La dernière partie de l’ouvrage, consacrée aux pratiques et aux politiques de la citoyenneté en mutation, regroupe huit contributions très diversifiées. Johanne Poirier aborde cette question en portant son regard sur l’articulation de la citoyenneté culturelle et de la citoyenneté sociale au sein des fédérations multinationales et Gérard Boismenu poursuit la réflexion en s’intéressant à l’importance de la nouvelle gestion publique dans le fédéralisme. Pascale Dufour retrace ensuite la genèse du processus de politisation du milieu communautaire québécois alors que Martin Papillon s’intéresse à la transformation des rapports entre gouvernements et peuples autochtones au Canada et plus particulièrement au Québec. La réflexion sur les pratiques et politiques de la citoyenneté en mutation se poursuit avec la contribution d’Isabelle Giraud, qui examine le paradoxe du programme québécois « À égalité pour décider », et de Sophie Stoffel, qui s’intéresse aux pratiques et aux stratégies visant « la promotion de l’accès des femmes à la cité » à partir du débat chilien sur les quotas. L’ouvrage se termine avec deux regards sur l’Europe : celui de Vaia Demertzis s’intéresse à la solidarité entre citoyens européens à partir d’une analyse de discours et de politiques, alors que celui de George Ross s’attarde aux nouveaux modèles de citoyenneté sociale en Europe.
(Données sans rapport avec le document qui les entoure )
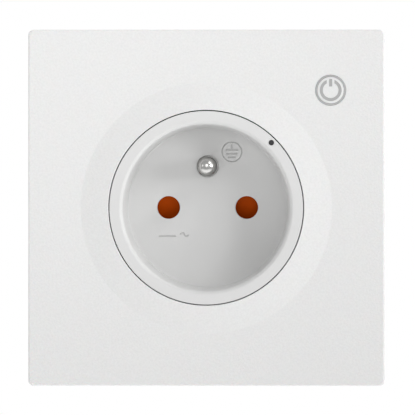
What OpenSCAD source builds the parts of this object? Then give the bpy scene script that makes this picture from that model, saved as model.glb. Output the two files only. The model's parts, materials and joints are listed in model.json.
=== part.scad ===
// Flush-mounted smart wall socket, French style: two shuttered pin holes and a fixed earth pin.
// Millimetres. The front faces -Y, +Z is up and the wall surface is the plane y = 0.
// The origin is where the socket's axis meets the wall.

/* [Faceplate] */
// Width and height of the square faceplate
plate_w = 86; // [82:0.5:90]
// Corner radius of the faceplate
plate_corner_r = 1.3; // [0.5:0.1:5]
// How far the flat front of the faceplate stands off the wall
plate_depth = 10; // [9.5:0.1:12]
// Thickness of the faceplate's front and sides
plate_wall = 2; // [1.6:0.1:2.2]
// Radius where the raised cone round the socket meets the flat front
cone_r = 30.3; // [28:0.1:33]
// Height of the raised cone above the flat front
cone_rise = 1; // [0.5:0.1:2]

/* [Socket well] */
// Radius of the round insert's rim
insert_r = 23.35; // [23:0.05:24]
// Gap between the insert's rim and the faceplate
insert_gap = 0.25; // [0.1:0.05:0.4]
// Radius of the well at its mouth
well_r = 20; // [19.5:0.1:20.2]
// Radius of the well at its floor
well_floor_r = 19.35; // [19:0.05:19.8]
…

Cet ouvrage dresse un portrait très stimulant des enjeux actuels de la citoyenneté. Comme le soulignent avec justesse les auteurs, les mutations d’ordres politique, social, culturel et politique remettent profondément en question « l’unicité et l’indivisibilité d’une citoyenneté fondée sur une logique statonationale » (p. 9). L’ouvrage répond à l’objectif de réfléchir à la « capacité des citoyens à peser sur l’espace public » (p. 16) à partir des différents espaces de citoyenneté qui se forment et se transforment au sein des sociétés contemporaines. La notion de « régime de citoyenneté » donne une cohésion et une unité aux différentes contributions, qui s’intéressent pourtant à des questions fort diversifiées. En conclusion, L’état des citoyennetés en Europe et dans les Amériques constitue un apport très pertinent à la réflexion sur les citoyennetés.